Good hip-hop was hard to find in the mid 2000s, but is seeing some improvement
Alternative rock was awesome in the 80s and early 90s (R.E.M, Pixies, etc.) but has become something entirely different with all these twee hipster ensembles that hash out really bland impersonations of morrisey.
After look through hot 100 billboard charts, the worst decade was probably the 2000s though, I think the worst period for music was the late 90s through about 2007. I couldn't stand the boy bands, teen pop and Nu metal in the late 90s, I swear the music was aimed at 9 year olds at the time then, we got clogged up by bad hip hop starting in 2003/04. The mid 90s weren't great either, most of the top 100 songs were just Hip Hop and R&B with little sprinkles of rock here and there.
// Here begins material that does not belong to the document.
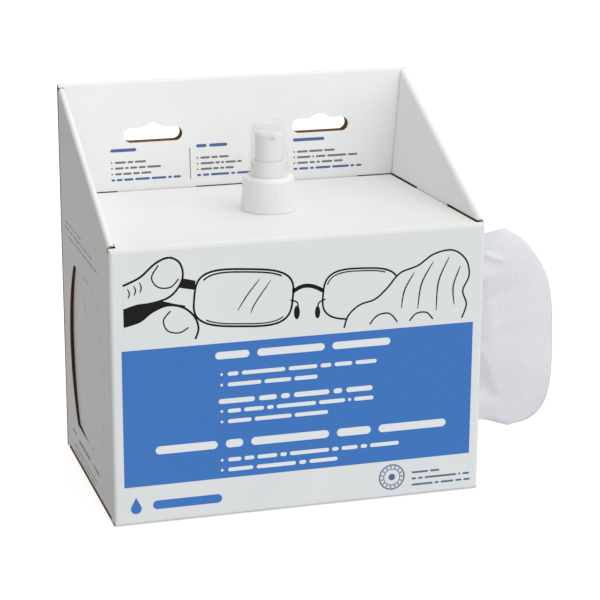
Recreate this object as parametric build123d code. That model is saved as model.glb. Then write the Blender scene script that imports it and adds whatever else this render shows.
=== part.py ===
from build123d import *
from math import atan2, cos, degrees, pi, radians, sin, tan
import os

# A corrugated-board lens cleaning station, in millimetres, +Z up. The origin is the centre of
# the base on the surface it stands on. The front faces -Y and the tissue comes out at +X.

# Carton, outside sizes
WIDTH = 216.0
DEPTH = 140.0
DECK_H = 160.0
BACK_H = 225.0
BOARD = 1.6
BEND_R = 2.4
FOLD_GAP = 0.8
LAYER_GAP = 0.1

# Liners that fold in over the back and over the sloping edges of the sides
BACK_TILT = 5.4
WING_TILT = 7.2
WING_FRONT_CUT = 3.1
LINER_LIFT = 0.8
BACK_LIFT = 0.5
WING_REAR_GAP = 0.5
TAB_DEPTH = 11.0
TAB_TAPER = 4.0
BACK_TAB_W = 48.0
BACK_TAB_PITCH = 102.0
BACK_LINER_INSET = 3.5
WING_TAB_FRONT = 45.0
WING_TAB_REAR = 90.0
DECK_SIDE_GAP = 0.8
DECK_TAB_GAP = 0.45
DECK_REAR_GAP = 0.6

# Hanging slots in the back
SLOT_PITCH = 104.0
SLOT_LEN = 35.5
SLOT_H = 8.5
SLOT_DROP = 32.2
SLOT_BUMP_W = 16.0
SLOT_BUMP_H = 2.8

# Tear-outs in the sides
TEAR_Y = 49.0
TEAR_Z = 49.6
TEAR_BOW_R = 79.0
TEAR_ROUND = 4.0
TEAR_CENTRE_Z = 75.6
TEAR_CUT = 0.3
CREASE_HALF = 0.2
CREASE_BEVEL = 0.6
TEAR_PUSHED_IN = 2.4

# Base and glued seam
FLAP_MID_GAP = 19.6
FLAP_CUT = 6.0
FLAP_TAPER = 8.0
TUCK_H = 36.0
GLUE_FLAP_W = 30.0
GLUE_FLAP_DROP = 20.0

# Bottle and neck
PUMP_Y = -4.0
BOTTLE_R = 37.5
BOTTLE_WALL = 1.2
SHOULDER_H = 30.0
NECK_H = 17.7
NECK_R = 12.7
NECK_WALL = 1.8
BEAD_OUT = 2.3
BEAD_H = 2.6
THREAD_H = 1.0
THREAD_ROOT = 1.5
THREAD_CREST = 0.9
THREAD_PITCH = 4.233
THREAD_TURNS = 1.5
THREAD_GAP = 0.3
FILL_DROP = 44.0
STAND_GAP = 0.05

# Closure and overcap
DECK_HOLE_GAP = 0.6
CLOSURE_WALL = 1.9
CLOSURE_TAPER = 1.1
CLOSURE_H = 19.5
CLOSURE_TOP = 1.55
RIB_COUNT = 72
RIB_GROOVE_R = 0.4
RIB_BAND = 1.8
CROWN_R = 10.2
CROWN_WALL = 2.1
CROWN_H = 9.0
OVERCAP_H = 31.2
OVERCAP_WALL = 1.4
OVERCAP_TOP_T = 0.9
OVERCAP_TAPER = 1.6
OVERCAP_RIM = 0.5
GRIP_GAP = 0.05

# Pump engine
FLANGE_T = 1.1
GASKET_T = 1.0
HOUSING_BORE_R = 4.5
HOUSING_WALL = 1.3
HOUSING_LEN = 29.0
RUN_GAP = 0.05
STEM_R = 2.0
STEM_BORE_R = 1.0
STEM_TOP = 19.0
PISTON_DROP = 11.0
PISTON_H = 4.0
STROKE = 5.5
BALL_R = 1.6
TUBE_R = 2.0
TUBE_BORE_R = 1.2
TUBE_SOCKET = 7.0
TUBE_FLOOR_GAP = 4.0
SPRING_WIRE_R = 0.4
SPRING_COILS = 7.0

# Actuator
ACTUATOR_GAP = 0.4
ACTUATOR_H = 19.0
ACTUATOR_LIFT = 6.4
ACTUATOR_WALL = 1.0
ACTUATOR_CAP = 5.4
POST_WALL = 1.6
INSERT_R = 2.2
INSERT_T = 2.0
JET_R = 0.4
SPRAY_BORE_R = 0.7

# Tissues
TISSUE_W = 127.0
TISSUE_FOLD = 101.0
STACK_SIDE_GAP = 8.9
STACK_BOTTLE_GAP = 2.0
STACK_EDGE_R = 3.0
PULLED_OUT = 76.0
PULLED_HALF_T = 6.0
PULLED_NECK_HALF = 47.6
PULLED_RISE = 4.4
PULLED_FOOT_HALF = 16.0
PULLED_FOOT_T = 3.0

# Derived levels
HALF_W = WIDTH / 2
HALF_D = DEPTH / 2
FOLD_OUT = BOARD + FOLD_GAP / 2
FOLD_IN = FOLD_GAP / 2
SLOPE = degrees(atan2(BACK_H - DECK_H, DEPTH))
FLAP_Z = BOARD + LAYER_GAP
FLOOR_Z = FLAP_Z + BOARD
DECK_UNDER = DECK_H - BOARD
BOTTLE_Z = FLOOR_Z + STAND_GAP
BEAD_TOP = DECK_UNDER - 0.2
NECK_TOP = BEAD_TOP + NECK_H
FLANGE_Z = NECK_TOP + GASKET_T + STAND_GAP
CLOSURE_INNER_Z = FLANGE_Z + FLANGE_T + STAND_GAP
CLOSURE_TOP_Z = CLOSURE_INNER_Z + CLOSURE_TOP
CLOSURE_Z = CLOSURE_TOP_Z - CLOSURE_H
CROWN_TOP_Z = CLOSURE_TOP_Z + CROWN_H
NECK_BORE_R = NECK_R - NECK_WALL
NECK_THREAD_R = NECK_R + THREAD_H
BEAD_R = NECK_R + BEAD_OUT
CLOSURE_BORE_R = NECK_THREAD_R + THREAD_GAP
CLOSURE_R = CLOSURE_BORE_R + CLOSURE_WALL
CLOSURE_TOP_R = CLOSURE_R - CLOSURE_TAPER
HOUSING_R = HOUSING_BORE_R + HOUSING_WALL
POST_R = STEM_R + POST_WALL
HOUSING_Z = FLANGE_Z + FLANGE_T - HOUSING_LEN
STEM_TOP_Z = CLOSURE_TOP_Z + STEM_TOP
PISTON_Z = FLANGE_Z + FLANGE_T - PISTON_DROP - PISTON_H
ACTUATOR_Z = CLOSURE_TOP_Z + ACTUATOR_LIFT
ACTUATOR_R = CROWN_R - CROWN_WALL - ACTUATOR_GAP
OVERCAP_R = CROWN_R + GRIP_GAP + OVERCAP_WALL
OVERCAP_TOP_R = OVERCAP_R - OVERCAP_TAPER
SLOT_Z = BACK_H - SLOT_DROP


def block(x0, x1, y0, y1, z0, z1):
    """A plain box from its limits."""
    body = Box(x1 - x0, y1 - y0, z1 - z0, align=(Align.MIN, Align.MIN, Align.MIN))
    return Pos(x0, y0, z0) * body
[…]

It's funny that everyone focuses on the pop charts, when the most interesting activity in the music industry in the last 20 years is decentralization. The Internet & better recording software makes it cheaper and easier to distribute music with good production quality. Industry legacy keeps the pop charts dominated by a few major label stars, but there is an immense variety of truly interesting music available to the listener willing to look beyond the charts.
As a result, the 2000s & 2010s are my favorite decades of music. We have tremendous innovation in electronic music & a dizzying array of genre fusions. It's a really exciting time--the most exciting since a few budding musicians in New York City started scratching records.
This and the previous decade.
Rappers with no discernable skills,musical or otherwise. Vocalists who cant sing and hide behind digital processing and autotune. Processed spoken word statements looped repeatedly over non-human instrumentations. Too few solos.